◆ THE EXERCISE: Every line from the first one to the line containing "1, TOP, reverse=False)" should be echoed exactly; leave out the rest.
# # # # #
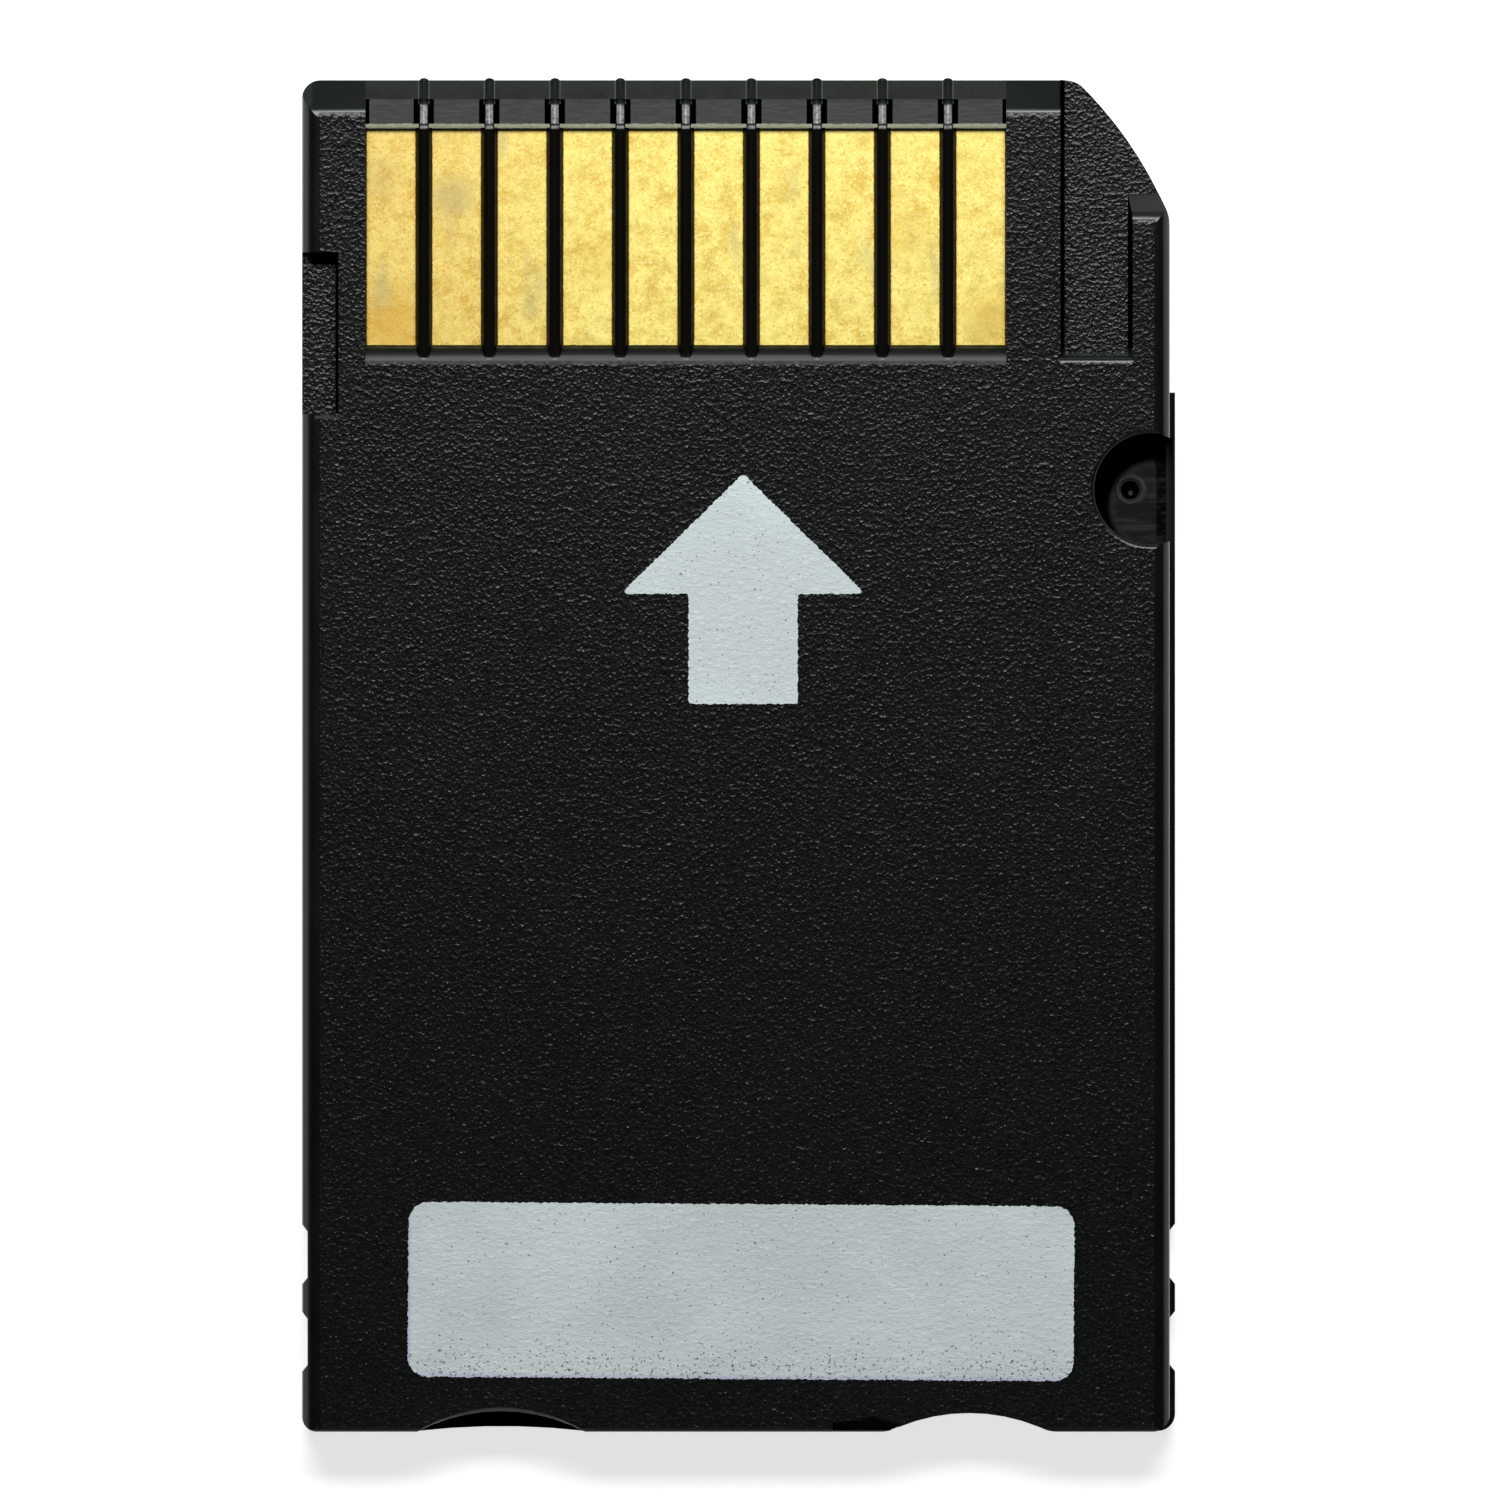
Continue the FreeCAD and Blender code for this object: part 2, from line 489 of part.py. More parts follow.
def make_back_shell():
    """The contact-side half shell."""
    body = new_body("back_shell")
    corners = [(LEFT, REAR), (SHELL_RIGHT, REAR), (SHELL_RIGHT, KEY_SIDE), (KEY_FRONT, FRONT), (LEFT, FRONT)]
    sketch = outline(body, "Outline", corners, {2: ("key_radius", "right")}, offset="cover_height")
    pad(body, "Block", sketch, "card_thickness - cover_height")
    round_card_corners(body, SHELL_RIGHT)
    cut_finger_notch(body, "cover_height")
    round_long_edge(body, "LeftEdge", LEFT, TOP, 1, 1, "side_edge_radius")
    round_long_edge(body, "RightEdge", SHELL_RIGHT, TOP, -1, 1, "side_edge_radius")
    round_long_edge(body, "RearEdge", REAR, TOP, 1, 1, "end_edge_radius", "YZ_Plane")
    cut_grips(body, "Grip", LEFT, 1, TOP, reverse=False)

    # The finger scoop slopes from its wide arc at the contact face to a shallow one at the cover.
    lip = scoop_arc(body, "ScoopLip", "(scoop_depth + scoop_bevel)", TOP)
    throat = scoop_arc(body, "ScoopThroat", "scoop_depth", f"({TOP} - scoop_bevel)")
    foot = scoop_arc(body, "ScoopFoot", "scoop_foot", "cover_height")
    scoop = body.newObject("PartDesign::SubtractiveLoft", "FingerScoop")
    scoop.Profile = lip
    scoop.Sections = [throat, foot]
    scoop.Ruled = True
    document.recompute()

    # The torn mark left where the plastic was fed into the mould.
    corners = [
        (f"(nick_offset + nick_width * ({across}))", f"({REAR} + nick_length * {along})")
        for across, along in TORN_MARK
    ]
    sketch = outline(body, "MouldMarkSketch", corners, offset=TOP)
    cut(body, "MouldMark", sketch, "nick_depth")

    # Room for the board, up to the face that it seats on.
    sketch = outline(body, "BoardRoomSketch", board_outline("board_clearance"), offset=BOARD_TOP)
    cut(body, "BoardRoom", sketch, f"{BOARD_TOP} - cover_height")

    # The window over the contacts: a rear wall that slopes from a low sill, and at the front the
    # lip that the connector's springs slide up, with a slit at each end.
    above = f"({TOP} + margin)"
    ahead = f"({FRONT} + margin)"
    start, end = ridge_ends(WINDOW_REAR, "window_slope", "window_sill")
    crest = f"({LIP_REAR} + lip_round)"
    lip_foot = f"({LIP_TOP} - lip_fall)"
    corners = [
        (WINDOW_REAR, BOARD_TOP), (LIP_REAR, BOARD_TOP), (LIP_REAR, f"({LIP_TOP} - lip_round)"),
        (crest, LIP_TOP), (FRONT, lip_foot), (ahead, lip_foot), (ahead, above), (start[0], above),
        start, end, (WINDOW_REAR, f"({TOP} - window_sill)"),
    ]
    arcs = {2: ("lip_round", "left"), 8: ("ridge_round", "left")}
    sketch = outline(body, "WindowSketch", corners, arcs, "YZ_Plane", ROW_CENTRE)
    cut(body, "Window", sketch, f"2 * {WINDOW_HALF}", both_ways=True)

    # The slots that the ribs stand in, and the slits at the lip's two ends.
    high = f"({crest} + slot_length)"
    left = f"({FIRST_RIB} - slot_width / 2)"
    right = f"({FIRST_RIB} + slot_width / 2)"
    sketch = outline(body, "SlotSketch", rectangle(left, right, crest, high), offset=TOP)
    slot = cut(body, "Slot", sketch, "slot_depth")
    repeat_across(body, "SlotRow", [slot])
    sketch = new_sketch(body, "EndSlitsSketch", offset=TOP)
    left = f"({ROW_CENTRE} - {WINDOW_HALF})"
    right = f"({ROW_CENTRE} + {WINDOW_HALF})"
    add_outline(sketch, rectangle(left, f"({left} + slit_width)", crest, high))
    add_outline(sketch, rectangle(f"({right} - slit_width)", right, crest, high))
    cut(body, "EndSlits", sketch, "slot_depth")

    # The bevel of the leading edge, up to the pocket beside the keyed corner.
    sketch = bevel_outline(
        body, "FrontBevelSketch", FRONT, "bevel_length", "bevel_height", f"({LEFT} - margin)"
    )
    cut(body, "FrontBevel", sketch, f"{POCKET_LEFT} - {LEFT} + margin", reverse=True)

    # The pocket, open towards the front and the keyed corner, and the sloping front of the block.
    corners = rectangle(POCKET_LEFT, POCKET_RIGHT, POCKET_REAR, ahead)
    sketch = outline(body, "PocketSketch", corners, offset=TOP)
    cut(body, "CornerPocket", sketch, "pocket_depth", taper="-pocket_taper")
    run = "(pocket_depth * tan(pocket_taper))"
    start, end = ridge_ends(f"({POCKET_REAR} + {run})", run, "pocket_depth", "pocket_rim")
    corners = [(end[0], above), (start[0], above), start, end]
    sketch = outline(
        body, "PocketRimSketch", corners, {2: ("pocket_rim", "left")}, "YZ_Plane", POCKET_LEFT
    )
    cut(body, "PocketRim", sketch, "pocket_width", reverse=True)
    inner = f"({POCKET_RIGHT} - pocket_width / 4)"
    block_front = f"({FRONT} - block_setback)"
    sketch = bevel_outline(body, "BlockSketch", block_front, "block_bevel", "pocket_depth", inner)
    cut(body, "BlockFront", sketch, f"{RIGHT} + margin - {inner}", reverse=True)

    # The ledge in the left side.
    ledge_front = f"({FRONT} - ledge_setback)"
    corners = rectangle(
        f"({LEFT} - margin)", f"({LEFT} + ledge_width)", f"({ledge_front} - ledge_length)", ledge_front
    )
    sketch = outline(body, "LedgeSketch", corners, offset=TOP)
    cut(body, "Ledge", sketch, "ledge_depth")

    # The lock notch, through to the cover, with a rounded rim.
    sketch = new_sketch(body, "LockNotchSketch", offset=TOP)
    add_circle(sketch, LOCK_ACROSS, LOCK_ALONG, "lock_radius")
    cut(body, "LockNotch", sketch, "card_thickness")
    foot = f"({TOP} - lock_rim)"
    rim = "(lock_radius + lock_rim)"
    corners = [("0", foot), ("lock_radius", foot), (rim, TOP), (rim, above), ("0", above)]
    revolve(body, "LockRim", corners, {1: ("lock_rim", "left")}, LOCK_ACROSS, LOCK_ALONG, groove=True)

    make_ribs(body)
    return body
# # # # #
◆ REPLY:
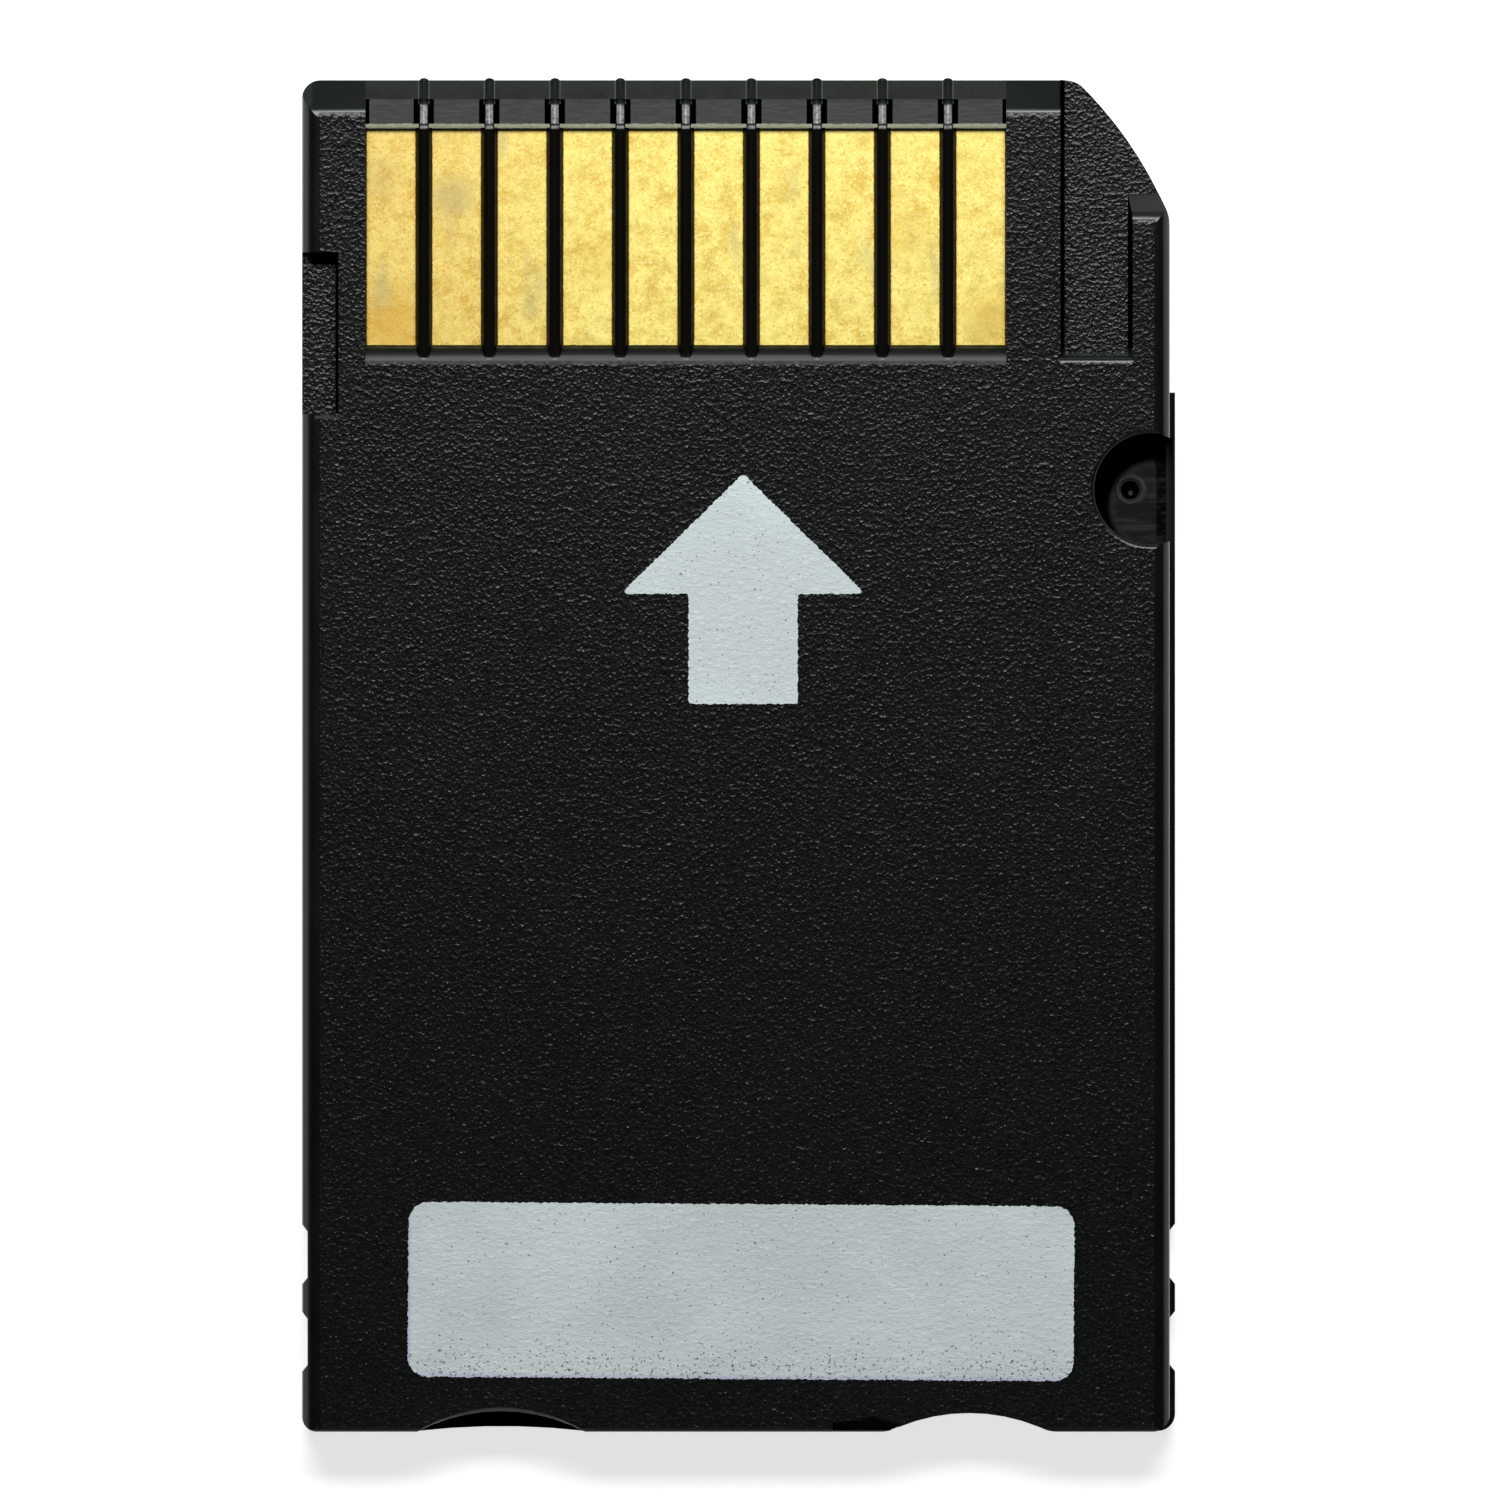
Continue the FreeCAD and Blender code for this object: part 2, from line 489 of part.py. More parts follow.
def make_back_shell():
    """The contact-side half shell."""
    body = new_body("back_shell")
    corners = [(LEFT, REAR), (SHELL_RIGHT, REAR), (SHELL_RIGHT, KEY_SIDE), (KEY_FRONT, FRONT), (LEFT, FRONT)]
    sketch = outline(body, "Outline", corners, {2: ("key_radius", "right")}, offset="cover_height")
    pad(body, "Block", sketch, "card_thickness - cover_height")
    round_card_corners(body, SHELL_RIGHT)
    cut_finger_notch(body, "cover_height")
    round_long_edge(body, "LeftEdge", LEFT, TOP, 1, 1, "side_edge_radius")
    round_long_edge(body, "RightEdge", SHELL_RIGHT, TOP, -1, 1, "side_edge_radius")
    round_long_edge(body, "RearEdge", REAR, TOP, 1, 1, "end_edge_radius", "YZ_Plane")
    cut_grips(body, "Grip", LEFT, 1, TOP, reverse=False)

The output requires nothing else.